# Nremt-paramedic



## jennygatzke (Aug 10, 2009)

PLEASE HELP!! i am about to take my written nremt-para test this Saturday and i am seriously freaking out!!!!! I got that emscat.com thingy and its OK but it won't let ya go back and see what the correct answers are and that is about retarded! so yeah idk any help would be great! Thanks!!


----------



## Tincanfireman (Aug 10, 2009)

Go back to the top of this forum and you will see several "stickys" with volumes of information. Best of luck!


----------



## EMS49393 (Aug 10, 2009)

First, you set yourself up for failure by "freaking out," not to mention, who really needs all that drama.

Second, the test is not that hard.  Eighty percent of the answers are BLS answers anyway.  

If you don't know the material by now... seriously.


----------



## Jon (Aug 11, 2009)

EMS49393 has a point. The more you build it up in your mind, the worse it will be. My best friend in MY class is having some of the same issues - he's afraid to schedule his exam because... "he know's he'll fail"

Jenny... Look at my thread... I JUST took the test. think positive thoughts, and don'tr freak when it doesn't stop at 80.


----------



## atropine (Aug 11, 2009)

Relax, just pop some vicodine and drink a couple of Modelo's and you'll be fine. Just think of it as a $12.00 an hour job to bring the stress level down.


----------



## bracho1 (Aug 11, 2009)

jennygatzke said:


> PLEASE HELP!! i am about to take my written nremt-para test this Saturday and i am seriously freaking out!!!!! I got that emscat.com thingy and its OK but it won't let ya go back and see what the correct answers are and that is about retarded! so yeah idk any help would be great! Thanks!!

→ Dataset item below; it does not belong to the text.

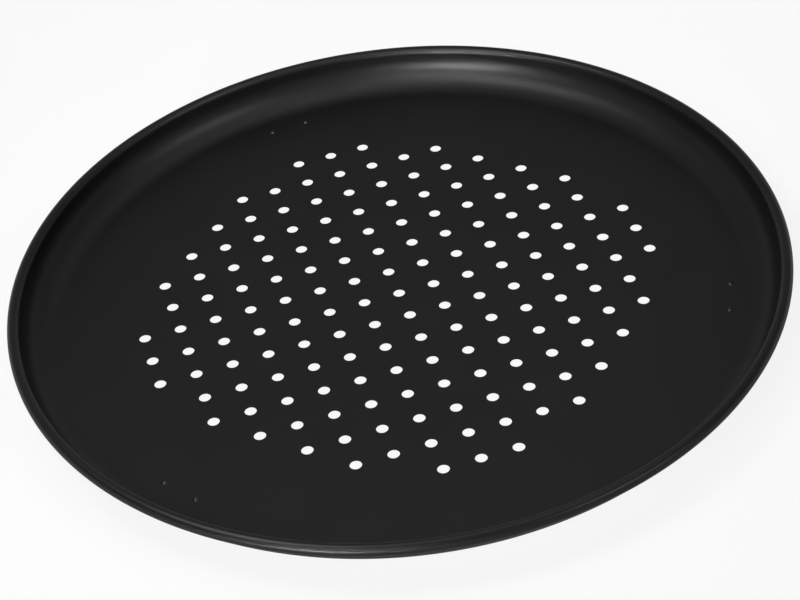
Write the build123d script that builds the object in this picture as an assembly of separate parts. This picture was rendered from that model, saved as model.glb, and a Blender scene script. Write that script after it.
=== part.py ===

hi, im new to the forum as of today, just took my test this evening, and have to say it was harder than i thought, but not too bad, i had aload of questions on ops, and ambulance ops, very few in airway and a few ob and peds, had some crazy off the wall q`s, like knots, and truck placards ive never seen before, lots of mci, terrorist and fire q`s, just take your time and dont forget to breath!!, good luck.


----------



## Hoofguy (Aug 11, 2009)

Use that anxiety to your advantage it makes you sharper if you don't let it get to you. Believe me DO NOT care about how many questions it was/is just wait for results. I had already started planning on when to take my retest after getting 150 questions, but I passed. 

At this point you either know the material or you don't. Take practice tests and pick up that book I told you about, the newest version also has additional tests online as well as the 4 in the book. If your scoring well on those you'll do just fine, if not it will show you where to spend your time studying.  

Remember to break the questions down and most times you can figure it out knowing the body processes. Gluck!


----------



## Jon (Aug 11, 2009)

Another note - My school used FISDAP. We did the FISDAP practice tests - and the "prescription" was spot-on for me. I had taken the Blue exam shortly before I tested, and I got a load of "critical thinking" questions, and that was my weak point, per FISDAP.


----------



## bracho1 (Aug 11, 2009)

fisdap!, we used it too, and that was four letter word in our class.:wacko:


----------